I get this all the time, and to a point I think we are the one that can give them that "you can do this" talk. We may really be the only one who believes that they can.
I totally agree with your statement. There are times when you have to be honest with a student and encourage them to make the best decision for their future. I had a prospective student call and say that she was not interested, as a greater opportunity became available. Immediately, I encouraged her to take the road that best suited her needs. She asked if she could call to ask general questions in the future. We still keep in touch. Not only are we directing prospects, we are building relationships.
I think this is a very common way to feel being in an admissions role- especially since we ask for so much history and background on an individual and his or her desire to return or start school. People love to talk about themselves, and in this role, we need to find their emotional "hot buttons" in order to connect with them and find their motivation for receiving an education. I think we should be empathetic and sympathetic, but always try to remember the focus and direction of our phone conversations or in person meetings with our potential students!
We are not in the business of coddling. If we coddle students too much during the admissions process then we see them struggle to retain in the program. We have to help build self-sufficent, confident students who are going to go on into their program feeling prepared but knowing that they have a resource in their admissions advisor. We are in the business of setting students up for success and the best way to do that is to be as honest as possible with a student...even if that means telling the student that now might not be the best time for them to invest themselves in school. We have to keep the students needs at the forefront of our discussion.
I find it always best to encourage and invite my students to not only explore and visit my current school but others with like programming that may suit their educational needs. I explain that we are one of many options and the wisest of decisions are made by those who are the most informed. This often puts the student at ease and see me as having integrity and their best interest and investment in my foremost thoughts.

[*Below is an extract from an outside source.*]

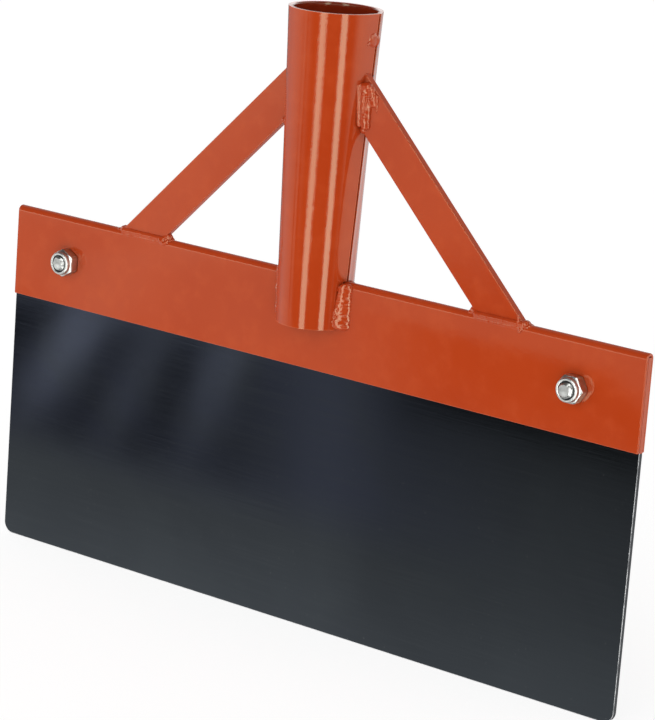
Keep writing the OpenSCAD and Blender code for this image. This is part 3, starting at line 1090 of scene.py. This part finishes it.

I agree Chad, sometimes this can be a challenge. One thing that can help is to remember that the college has different experts in each department to help the student. In admissions, we have to remember that we are the experts at giving the students factual information and providing encouragement and support through the enrollment process. The student will get the best service by talking to the right "expert" in each department. :)
Yes, and ultimately we are getting the student or prospective student to THINK about what THEY want and the direction they would like to go... then we take the facts we are equipped with and show them how to get where they want to go by point out specific degree programs, etc that align.
I think that simply imparting your knowledge and experience to the prospect does not make you a counselor. Prospects are looking for direction, and I think we owe that to them, while being totally honest and up front about what our school can do for them.
Justina,
I agree with your response to Kathleene. I think it is extremely important to be honest with the prospective student while building a strong rapport. When communicating with students it is important to give the student information about the school; however, emphasize that the decision is ultimately theirs to make. Often times, students are looking for someone to guide them into what they would like to do. Because of this, it is even more important that clear boundaries are set while giving information. This allows the student to make his or her decision clearly regarding their college of choice.
I agree and understand the rules and regulations that states that we are not counselors. It can be hard at times when you make a connection with an individual and you relate to them being in their shoes at one point of your life.
The idea of using broad statements enables an admissions person to provide accurate information but still remain personable. This is an excellent and useful strategy. Keeping the roles separate requires a high degree of focus.
I think one of the best ways to remain on the Admissions Rep side of things without crossing into the roll of Counselor is to remind the student (repeatedly) that it is their decision. We are here to provide an opportunity, to discuss options, to give food for thought, and to answer any questions the student may have. Though we can provide that information and even advise potential options for a particular career path or goal, the decision ultimately belongs to the student. I try to remind myself that the opportunity I'm suggesting may not be for everyone, and that I am trying to meet the needs of the student. It is their future, not mine thus it is their choice and not mine.
I stay grounded in my admissions role, by focusing on the facts. The focus should always be on the programs, the courses, the statics - completion ratios, job placement, average income, etc. Otherwise, I will make broad statements like "Never, never, never stop learning - Churchill" or "I personally don't know anyone who has regretted their higher education." Something to take the focus off the personal information the prospective student may be sharing, with me, and stay focused on the school, programs, etc.
Hi Kathlene,
I agree that building a strong rapport with students can lead a successful educational career for the student. Maintaining our expertise in our area of enrollment/admissions and then providing options to the student should they need further assitance. I think the distinction can be clear just as we inform students we are not certified financial aid analysts we are not counselors and the students should be directed to the appropriate department. Great thoughts Kathlene!
You're exactly right..It's important to keep the student's best interest in the forefront. We must be upfront and honest with each student to set them up for success. I too think they appreciate us being direct and to the point. College is a big investment..A big decision. We want to help them make the right one.